Brearley and Boycott started well but at 129 for 0 after 38 overs it looked an attractive platform. But they were two similar style players who would use the pace of the ball. That aggression required at that point was not there. I can remember I bowled to Boycott and Clive dropped Boycott. I was wondering how he could do it. But he winked at me which said "Viv, you are not reading between the lines." Then I got on board once I understood the strategy to keep the England openers cold.

We should have had two Man of the Matches in the final because you can't get five wickets in the final and not get the award. Joe [Garner] was deadly with his yorkers and short-of-the-length deliveries. At one point he had 5 for 4. At 6ft 8in, for him to be jumping and returning and on fire was a little bit too much for some of the English batsmen.

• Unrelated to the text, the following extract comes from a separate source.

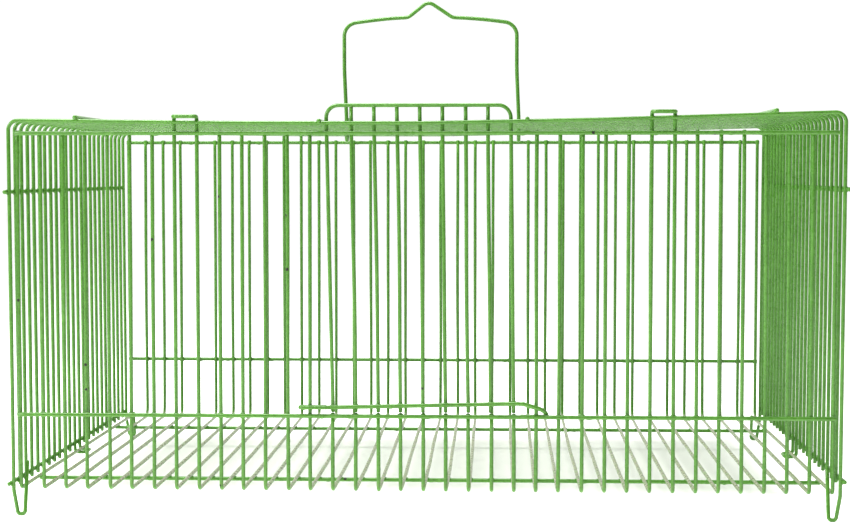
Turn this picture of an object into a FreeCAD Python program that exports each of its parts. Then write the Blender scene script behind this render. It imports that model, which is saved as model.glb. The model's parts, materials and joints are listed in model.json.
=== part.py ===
"""Wire bird cage: a lower basket, an upper cover clipped over it, a lift door and a carrying handle.

X runs along the cage, the door is on the -Y side and Z is up, in millimetres.
The origin is the middle of the base plane, which the four wire feet stand on.
"""
import FreeCAD, Part
import math
import os

Vec = FreeCAD.Vector

# Overall sizes, measured between wire centrelines
cage_length = 457.2  # outermost basket bars, end to end
cage_depth = 296.0  # front bars to rear bars
cage_height = 204.4  # floor bars to the point where the roof's two slopes meet
foot_drop = 14.5  # floor bars down to the bottom of a foot

# Wire stock
bar_diameter = 2.0
rail_diameter = 2.2
handle_diameter = 2.2
weld_sink = 0.12  # how far two welded wires are pressed into each other
fit_gap = 0.3  # clearance between wires that clip, seat or slide

# Basket
bar_spaces = 36
front_bend = 3.0
rear_bend = 7.0
rail_overhang = 1.4  # rail past the axis of the outermost bar
bar_overhang = 1.7  # bar end past the axis of its last rail
top_rail_drop = 3.5  # roof's low point down to the top rails
low_rail_rise = 42.1  # floor bars up to the low rails
floor_rail_inset = 45.0  # front or rear bars in to the floor rails
hook_wires = (("front_hook_wire_left", 7, -1), ("rear_hook_wire_left", 9, 1),
              ("rear_hook_wire_right", 26, 1), ("front_hook_wire_right", 28, -1))
hook_rise = 3.4  # roof wire up to the hook that holds it
hook_reach = 5.0  # hook's run over the roof wire
hook_bend = 2.2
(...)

What I know for sure is that Dom Perignon and all the grades of champagne that one could drink, made their way. We did a good job. We had the next day to unwind and be in the bed to just reflect on what took place the previous day. Yes, so the Don Perignon did come in to play, not forgetting few of the rums from around the region. They were also heavily advertised. It was marvellous, couldn't get any better than that.

To have played a part twice, run-outs in the 1975 World Cup and coming good with the bat in 1979, I felt, "Wow, I have arrived. I have made a contribution to the mighty West Indies." That's how some folks looked at the West Indies team then, as a very powerful unit which broke down a lot of barriers. Words just can't describe how you felt about that collective performance. You are revered when you went home. We came back to Antigua and Barbuda, Andy Roberts and myself were from the same island. They rolled out the red carpet, what they would do for the Royal Highness, Queen Elizabeth. It can't get any better than that. Folks sometimes think that we haven't achieved this, or we haven't done that. But this was a wonderful achievement. We were the best in the world during that period, and it can't get better than that.